Nonetheless, it is worth noting that the two positions may not be that far apart (as is often shown in domestic law on complicity). Even if intent were required, if the assisting State’s knowledge of the circumstances approaches something close to practical certainty that the principal wrong will occur, it may be possible to make an inference of intent. Professor Vaughan Lowe QC argues that “as a matter of general legal principle States must be supposed to intend the foreseeable consequences of their acts.” If this is right, whatever the assisting State’s overall purposes, if it knows that its assistance is significantly contributing to the commission of the principal wrong it may be legally responsible.
Contextualizing the Elements
Two other points are worth noting. First, the underlying factual situations at issue are dynamic, and government decision-making must often rely on imperfect information. The critical point is that a potential assisting State’s fault may shift over time. It may be that an initial decision to provide support was made in the absence of the requisite fault. Thereafter, as more information becomes available the assisting State may be required to reconsider its decision to continue its provision of assistance. Continuing to provide support once it becomes clear that such assistance is significantly contributing to the ongoing commission of internationally wrongful acts would be widely understood to render the assisting State responsible.

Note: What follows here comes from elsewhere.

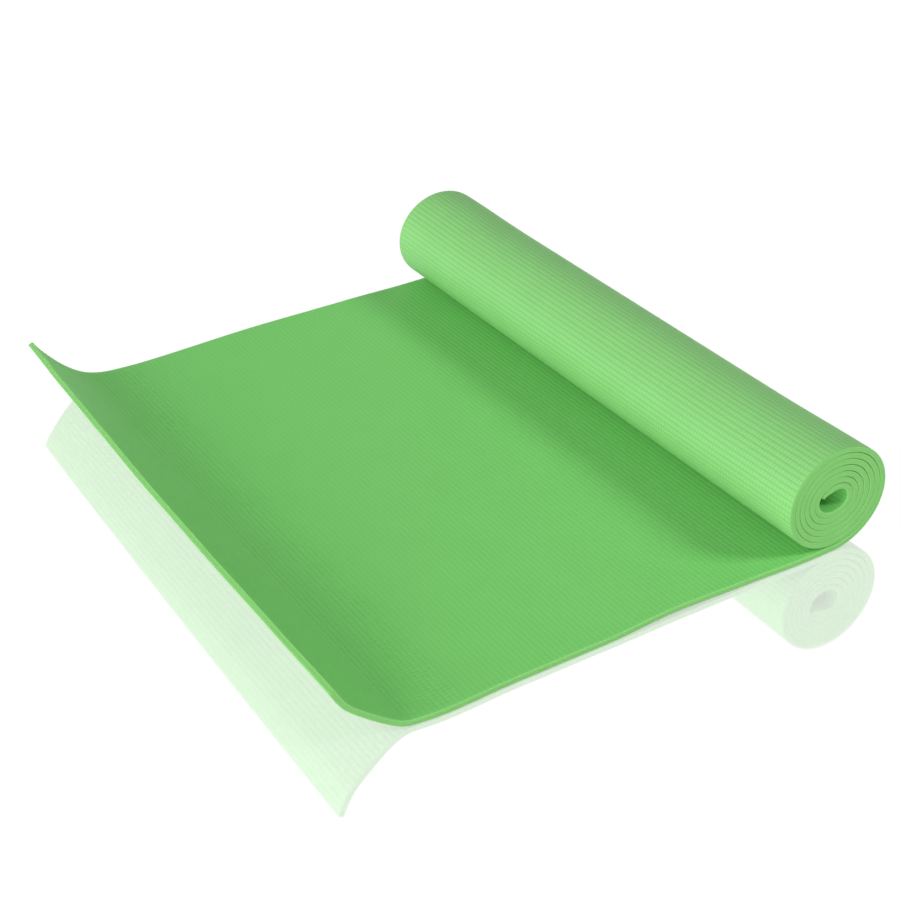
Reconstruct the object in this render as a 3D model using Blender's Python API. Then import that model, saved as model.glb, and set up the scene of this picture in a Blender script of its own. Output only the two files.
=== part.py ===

Second, there are steps that a potential assisting State can take to mitigate the risk of the principal wrong being committed and, in doing so, mitigate its risk of responsibility under the rule in Article 16. In the context of arms exports, for instance, many States already take a range of mitigating measures. More broadly, training, monitoring, and capacity building are possible. Moreover, States can choose to directly support particular units or entities within the recipient State. At least in some cases, this may be a feasible option.
In many cases the legally available options for an assisting State, as a matter of international law, will be to find effective mitigation measures or else to desist.